A surgeon named Michael Foster, played by Peter Gallagher, has his world turned upside down when his wife disappears one morning without a trace. Initially he suspected she was having an affair and ran away with another man, but as strange evidence gathers he soon realizes that she has been a part of a strange coven of witches and her disappearance might not have been her choice.
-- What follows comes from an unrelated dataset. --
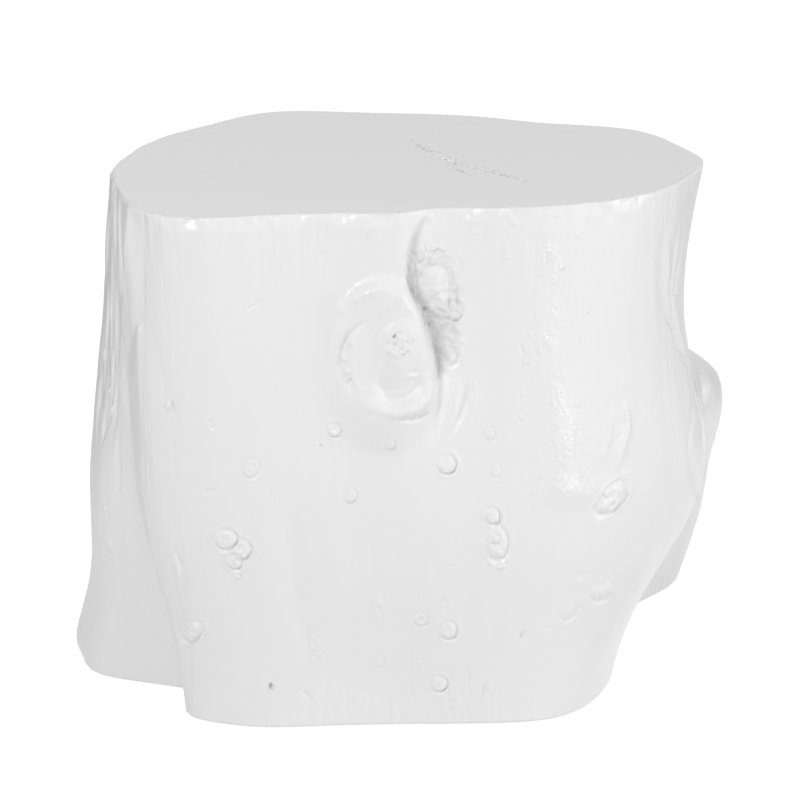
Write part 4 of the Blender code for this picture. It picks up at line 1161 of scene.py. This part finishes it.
def colour(values, share=1.0):
    """A socket's colour from three values, darker or paler by share."""
    return (*(min(1.0, share * value) for value in values), 1.0)


def gel_coat(finish):
    """White gel coat: satin where it was sanded and glossy where it wasn't, with grain, pebbling, bark and stain."""
    sheet = new_sheet("gel_coat")
    cloudy = sheet.noise((9, 9, 5), 3)
    white = sheet.mix(cloudy * 0.35, colour(finish.coat), colour(finish.coat, 0.985))
    stain = sheet.field("stain") * sheet.range(sheet.noise((420, 420, 420), 3), 0.35, 0.6)
    grain = sheet.noise((620, 620, 16), 3) * 0.7 + sheet.noise((1300, 1300, 30), 2) * 0.3
    peel = sheet.noise((140, 140, 60), 2)
    pebble = sheet.noise((440, 440, 440), 2)
    crumb = sheet.noise((520, 520, 420), 4) * 0.8 + sheet.noise((1000, 1000, 170), 3) * 0.7
    height = sheet.field("grain") * grain * 0.22 + sheet.field("pebble") * pebble * 0.40 + peel * 0.08
    height = height + sheet.field("bark") * crumb * 1.5
    rough = sheet.noise((40, 40, 18), 2) * 0.10 + (finish.coat_roughness - 0.05)
    rough = rough - sheet.field("gloss") * (finish.coat_roughness - 0.13)
    return sheet.finish(
        Base_Color=sheet.mix(stain, white, colour(finish.stain)),
        Roughness=rough + stain * 0.3,
        Normal=sheet.bump(height, 1.0 * MM),
    )


def plywood(finish):
    """Sanded plywood: a long grain along X, darker late wood, and a faint sheen."""
    sheet = new_sheet("plywood")
    rings = sheet.noise((6, 90, 90), 4, 0.6)
    fibre = sheet.noise((40, 900, 900), 2)
    share = sheet.range(rings, 0.35, 0.65) * 0.6 + fibre * 0.25
    return sheet.finish(
        Base_Color=sheet.mix(share, colour(finish.plywood), colour(finish.plywood, 0.72)),
        Roughness=fibre * 0.15 + 0.6,
        Normal=sheet.bump(rings * 0.4 + fibre * 0.6, 0.25 * MM),
    )


def timber(finish):
    """Sawn softwood: upright grain with saw marks across it."""
    sheet = new_sheet("timber")
    rings = sheet.noise((120, 120, 8), 4, 0.5)
    saw = sheet.noise((30, 30, 900), 1)
    return sheet.finish(
        Base_Color=sheet.mix(sheet.range(rings, 0.3, 0.7) * 0.7, colour(finish.timber), colour(finish.timber, 0.70)),
        Roughness=saw * 0.15 + 0.68,
        Normal=sheet.bump(rings * 0.5 + saw * 0.5, 0.3 * MM),
    )


def zinc(finish):
    """Zinc-plated steel: mottled tone, brushed roughness."""
    sheet = new_sheet("zinc")
    mottle = sheet.noise((900, 900, 900), 3)
    return sheet.finish(
        Base_Color=sheet.mix(mottle, colour(finish.zinc), colour(finish.zinc, 1.15)),
        Roughness=mottle * 0.2 + 0.28,
        Metallic=1.0,
        Normal=sheet.bump(mottle, 0.03 * MM),
    )


def glide_plastic(finish):
    """Hard white plastic with a fine moulded texture and a little wear."""
    sheet = new_sheet("glide_plastic")
    texture = sheet.noise((1500, 1500, 1500), 2)
    scuff = sheet.noise((160, 160, 160), 3)
    return sheet.finish(
        Base_Color=sheet.mix(sheet.range(scuff, 0.45, 0.7), colour(finish.glide), colour(finish.glide, 0.9)),
        Roughness=texture * 0.12 + 0.38,
        Normal=sheet.bump(texture, 0.05 * MM),
    )


# Operators


def skin_grid(shape):
    """The panels' columns, all their bearings, the rows' heights and insets, and the move onto the solid shell."""
    columns = panel_columns(shape)
    bearings = np.concatenate([run[:-1] for run in columns])
    heights, inset = row_levels(shape)
    return columns, bearings, heights, inset, box_shift(plain_wall(shape, bearings, heights))


def add_to_shell(piece, coat):
    """Gives a piece of the skin its finish and its place in the frame."""
    piece.data.materials.append(coat)
    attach(piece, "root")
    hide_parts("trunk_shell")


class STOOL_OT_wall(Operator):
    """Builds the skin of the shell's wall, in panels that meet edge to edge"""

    bl_idname = "stool.wall"
    bl_label = "Wall skin"

    def execute(self, context):
        shape = context.scene.stool_shape
        columns, bearings, heights, inset, shift = skin_grid(shape)
        points, out, relief, finish_fields = skin(shape, bearings, heights, inset)
        points += shift
        normals = grid_normals(points)
        normals[-1] = (0, 0, 1)
        coat = gel_coat(context.scene.stool_finish)
        rows = np.arange(0, len(heights), LINING_STEP)
        start = 0
        for (name, *_), run in zip(PANELS, columns):
            take = np.arange(start, start + len(run)) % len(bearings)
            start += len(run) - 1
            outer = points[:, take]
            thin = np.minimum(relief[:, take], 0)
            cols = np.arange(0, len(run), LINING_STEP)
            lattice = np.ix_(rows, cols)
            room = shape.wall + deepest(-thin, rows, cols) + thin[lattice]
            lining = pushed(outer[lattice], out[:, take][lattice], -room)
            lining[-1, :, :2] = outer[-1, cols, :2]
            lining[-1, :, 2] = shape.height - shape.seat_skin
            vertices, quads, fans = closed_panel(outer, lining)
            spare = np.zeros(lining[..., 0].size)
            fields = {key: np.concatenate([values[:, take].ravel(), spare]) for key, values in finish_fields.items()}
            fields["stain"] = np.zeros(len(vertices))
            panel_normals = normals[:, take].reshape(-1, 3)
            outer_quads = (outer.shape[0] - 1) * (outer.shape[1] - 1)
            add_to_shell(make_mesh(name, vertices, quads, fans, fields, panel_normals, outer_quads), coat)
        return {"FINISHED"}


def cells_round(places):
    """The fine rows or columns round each lining point, up to the next lining point on both sides."""
    return [slice(max(0, place - LINING_STEP), place + LINING_STEP + 1) for place in places]


def deepest(depth, rows, cols):
    """The largest depth in the cells round each lining point."""
    return np.array([[depth[high, wide].max() for wide in cells_round(cols)] for high in cells_round(rows)])


class STOOL_OT_seat(Operator):
    """Builds the seat's face, a disc of rings inside the wall's top edge, with the crack across it"""

    bl_idname = "stool.seat"
    bl_label = "Seat face"

    def execute(self, context):
        shape = context.scene.stool_shape
        _, bearings, heights, inset, shift = skin_grid(shape)
        rim = skin(shape, bearings, heights[-1:], inset[-1:])[0][0]
        middle = np.array([0.0, 0.0, shape.height])
        rings = middle + SEAT_RING_SHARES[:, None, None] * (rim - middle)
        rings = np.concatenate([rings, np.broadcast_to(middle, (1, 1, 3)).repeat(len(bearings), 1)])
        sunk, stain = seat_relief(rings, shape)
        rings[1:, :, 2] += sunk[1:]
        rings += shift
        vertices, quads, triangles, fields = seat_body(rings, stain, shape)
        normals = grid_normals(rings[:-1])
        normals[0] = (0, 0, 1)
        top_quads = (len(SEAT_RING_SHARES) - 1) * len(bearings)
        face = make_mesh("seat_face", vertices, quads, triangles, fields, normals.reshape(-1, 3), top_quads)
        add_to_shell(face, bpy.data.materials["gel_coat"])
        return {"FINISHED"}


def crack_distance(places, run, height):
    """Distance from a run of points on the seat, as a share of the run's half width there."""
    run = np.array(run, float)
    widths = run[:, 2] * MM
    return nearest_on_run(places, on_seat(run[:, :2], height), widths, widths)[0]


def seat_relief(rings, shape):
    """The seat's height and stain: a crack of broken pits with low swollen lips, small marks, and a faint wave."""
    plan = rings[..., :2]
    flat = rings.copy()
    flat[..., 2] = 0
    main, branch = (crack_distance(plan, run, shape.height) for run in (SEAT_CRACK, SEAT_BRANCH))
    away = np.minimum(main, branch * 1.2)
    broken = layered(flat, SEAT_BREAKS)
    pits = smooth_step((broken + 0.55 - 0.75 * away) / 0.42) * smooth_step((1.5 - away) / 0.7)
    lips = np.exp(-(((away - 1.5) / 0.6) ** 2)) * (0.5 + 0.5 * layered(flat, SEAT_LIPS))
    sunk = -SEAT_PIT_DEPTH * pits + SEAT_LIP_HEIGHT * lips
    for across, down, half, height in SEAT_MARKS:
        spot = on_seat([(across, down)], shape.height)[0]
        gap = np.linalg.norm(plan - spot, axis=-1) / (half * MM)
        sunk += MM * height * np.exp(-(gap**2))
    sunk += SEAT_WAVE_HEIGHT * layered(flat, SEAT_WAVES)
    return shape.relief * sunk, pits


def seat_body(rings, stain, shape):
    """The seat as a closed body: rings and a pole above, a plain under face and pole below, and a side between."""
    count = rings.shape[1]
    rows = len(rings) - 1
    under = np.concatenate([rings[0], rings[-1, :1]])
    under[:, 2] = shape.height - shape.seat_skin
    points = np.concatenate([rings[:-1].reshape(-1, 3), rings[-1, :1], under])
    around = np.append(np.arange(count), 0)
    pole = rows * count
    low = pole + 1
    face = grid_quads(count * np.arange(rows)[:, None] + around)
    side = grid_quads(np.array([[low], [0]]) + around)
    ring, after = around[:-1], around[1:]
    last = pole - count
    top_fan = np.stack([last + ring, last + after, np.full(count, pole)], -1)
    under_fan = np.stack([low + after, low + ring, np.full(count, low + count)], -1)
    fields = {key: np.zeros(len(points)) for key in ("pebble", "grain", "gloss", "bark")}
    fields["stain"] = np.concatenate([stain[:-1].ravel(), stain[-1, :1], np.zeros(count + 1)])
    return points, np.concatenate([face, side]), np.concatenate([top_fan, under_fan]), fields


class STOOL_OT_fittings(Operator):
    """Gives the boards, blocks, screws and glides their finishes"""

    bl_idname = "stool.fittings"
    bl_label = "Fittings"

    def execute(self, context):
        finish = context.scene.stool_finish
        made = {make.__name__: make(finish) for make in (plywood, timber, zinc, glide_plastic)}
        slots = {part["node"]: part["material_slot"] for part in frame["record"]["subparts"]}
        for node, thing in frame["nodes"].items():
            if slots[node] in made:
                thing.data.materials.clear()
                thing.data.materials.append(made[slots[node]])
        return {"FINISHED"}


def add_floor(stage):
    """A pale floor. Camera, mirror and glass rays see it brighter, up to white, and it keeps the stool's shadow."""
    sheet = new_sheet("floor")
    speck = sheet.noise((60, 60, 60), 2)
    tone = sheet.mix(speck * 0.2, colour(stage.floor), colour(stage.floor, 0.98))
    matt = sheet.add("ShaderNodeBsdfDiffuse", {}, {"Color": tone})
    dim = sheet.add("ShaderNodeBsdfDiffuse", {}, {"Color": colour(stage.floor, 0.55)})
    glow = sheet.add("ShaderNodeEmission", {}, {"Color": WHITE, "Strength": FLOOR_GLOW})
    sheet.split_by_ray(matt, sheet.add("ShaderNodeAddShader", {}, {0: dim, 1: glow}), "Material Output")
    corners = [(right * FLOOR_HALF, back * FLOOR_HALF, 0) for right, back in ((-1, -1), (1, -1), (1, 1), (-1, 1))]
    add_flat("floor", corners, sheet.owner)


def add_flat(name, corners, material):
    """A flat thing of the stage with four corners."""
    mesh = bpy.data.meshes.new(name)
    mesh.from_pydata(corners, [], [(0, 1, 2, 3)])
    mesh.materials.append(material)
    thing = add_object(name, mesh)
    return thing


def add_lamp(name, place, target, size, power):
    """A soft lamp at place, aimed at target."""
    lamp = bpy.data.lights.new(name, "AREA")
    lamp.shape = "RECTANGLE"
    lamp.size, lamp.size_y = size
    lamp.energy = power
    thing = add_object(name, lamp)
    thing.location = place
    thing.rotation_euler = (Vector(target) - Vector(place)).to_track_quat("-Z", "Y").to_euler()


def add_card(name, across, reach, height):
    """A studio's dark card on edge beside the stool. It darkens the pale sides' outlines and keeps out of view."""
    near, far = reach
    sheet = new_sheet(name)
    felt = sheet.mix(sheet.noise((200, 200, 200), 2), *(colour([tone] * 3) for tone in CARD_TONES))
    corners = [(across, near, 0), (across, far, 0), (across, far, height), (across, near, height)]
    card = add_flat(name, corners, sheet.finish(Base_Color=felt, Roughness=0.9))
    card.visible_camera = False
    card.visible_shadow = False


def add_surroundings(scene, strength):
    """Even light from all round, which camera, mirror and glass rays see as white."""
    scene.world = bpy.data.worlds.new("surroundings")
    sheet = Sheet(scene.world, "Background")
    plain = sheet.add("ShaderNodeBackground", {}, {"Color": WHITE, "Strength": strength})
    white = sheet.add("ShaderNodeBackground", {}, {"Color": WHITE, "Strength": 1.0})
    sheet.split_by_ray(plain, white, "World Output")


def add_camera(scene):
    """The photograph's camera, moved with the skin onto the solid shell."""
    camera = bpy.data.cameras.new("camera")
    camera.sensor_width = SENSOR_MM
    camera.lens = SENSOR_MM * FOCAL_LENGTH_PX / PICTURE_SIDE
    camera.clip_end = CAMERA_SIGHT
    shape = scene.stool_shape
    plain = plain_wall(shape, np.arange(BOX_SAMPLES) / BOX_SAMPLES, row_levels(shape)[0])
    scene.camera = add_object("camera", camera)
    scene.camera.location = camera_place() + box_shift(plain)
    scene.camera.rotation_euler = (math.pi / 2 - CAMERA_PITCH, 0, 0)


class STOOL_OT_stage(Operator):
    """Sets up the floor, the lamps, the cards, the surroundings and the camera"""

    bl_idname = "stool.stage"
    bl_label = "Studio"

    def execute(self, context):
        scene = context.scene
        stage = scene.stool_stage
        add_floor(stage)
        for name, place, target, size in LAMPS:
            add_lamp(name, place, target, size, getattr(stage, name))
        for card in CARDS:
            add_card(*card)
        add_surroundings(scene, stage.surroundings)
        add_camera(scene)
        scene.view_settings.view_transform = "Standard"
        return {"FINISHED"}


class STOOL_PT_panel(Panel):
    """Lists the stool's operators and settings"""

    bl_label = "Log stool"
    bl_space_type = "VIEW_3D"
    bl_region_type = "UI"
    bl_category = "Log stool"

    def draw(self, context):
        layout = self.layout
        for operator in OPERATORS:
            layout.operator(operator.bl_idname)
        for group in (context.scene.stool_shape, context.scene.stool_finish, context.scene.stool_stage):
            box = layout.box()
            for name in group.__annotations__:
                box.prop(group, name)


OPERATORS = (STOOL_OT_wall, STOOL_OT_seat, STOOL_OT_fittings, STOOL_OT_stage)
CLASSES = (StoolShape, StoolFinish, StoolStage, *OPERATORS, STOOL_PT_panel)


def register():
    for kind in CLASSES:
        bpy.utils.register_class(kind)
    bpy.types.Scene.stool_shape = PointerProperty(type=StoolShape)
    bpy.types.Scene.stool_finish = PointerProperty(type=StoolFinish)
    bpy.types.Scene.stool_stage = PointerProperty(type=StoolStage)


def unregister():
    del bpy.types.Scene.stool_shape
    del bpy.types.Scene.stool_finish
    del bpy.types.Scene.stool_stage
    for kind in reversed(CLASSES):
        bpy.utils.unregister_class(kind)


def main():
    register()
    bpy.ops.stool.wall()
    bpy.ops.stool.seat()
    bpy.ops.stool.fittings()
    bpy.ops.stool.stage()
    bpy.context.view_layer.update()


if __name__ == "__main__":
    main()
Originally airing on the Lifetime network, this film retains being separated into two parts on this DVD. Each part clocking in around the 90-minute mark, the first part can be a touch tedious as so little time was spent establishing the relationship between Foster and his missing wife that we have no reason to emotionally connect with the situation, aside from our hero’s despair as he searches. As all the supporting characters, along with our desperate protagonist, come to accept the supernatural truth driving the plot, by the second part, the story finds a better pace and can hold your attention with more action and moments of tension.
Gallagher does a good job as a man facing things that completely contradict his beliefs, especially since he would have spent so many years training in the medicals arts and sciences, believing only what he could physically touch and alter. Foster’s daughter is also discovering her own supernatural powers, having inherited them from her witch mother, and she eventually plays a key role in the climax. Peter Fonda positively sleepwalks his way through his role as the coven leader (or one of the leaders…or something), as well as through a next-to useless side-plot about a mayoral election. All in all, the entire cast does a decent playing their roles with conviction, despite the odd bout with hammy dialogue.
I wish that the director did more to convey the presence of supernatural powers aside fro flickering lights, reaction shots played in fast-forward and bad, canned sound effects. Without something more to stimulate our senses, it becomes more of a challenge for the actors to convince us that what they are encountering is truly uncanny.
Widescreen 1.78:1. The picture goes to a strange, washed out haze for flashbacks and moments featuring magic powers so often that it can be hard to judge whether the picture is good or not. Thankfully it is counter-balanced by a ton of night time shots that establish a cleaner view, with sharper black tones and unbleached colours.
Dolby Digital Stereo. Once I was again to turn my brain off from the lame, over-used canned sound effects, then I could hear that the sound was not too shabby. Had they used 5.1 I could have appreciated the deadly moments of high tension better, but never got that opportunity for immersion. It seems that whenever this film lacks in one spot (be it sound quality, tone of action, dialogue) it places the burden onto something else. That’s how I feel about the sound, it is lacking in any flare and so the visuals must do all the work to bring me in.
This film (or mini-series) plays out like a conspiracy thriller with a supernatural device. It was tough to get into the action at first but eventually things get rolling when all parties are in on the secrets. It has its pluses and its minuses, ranging as far as its overused titles to a real question mark of an ending. Worthwhile for fans of Thrillers I suppose.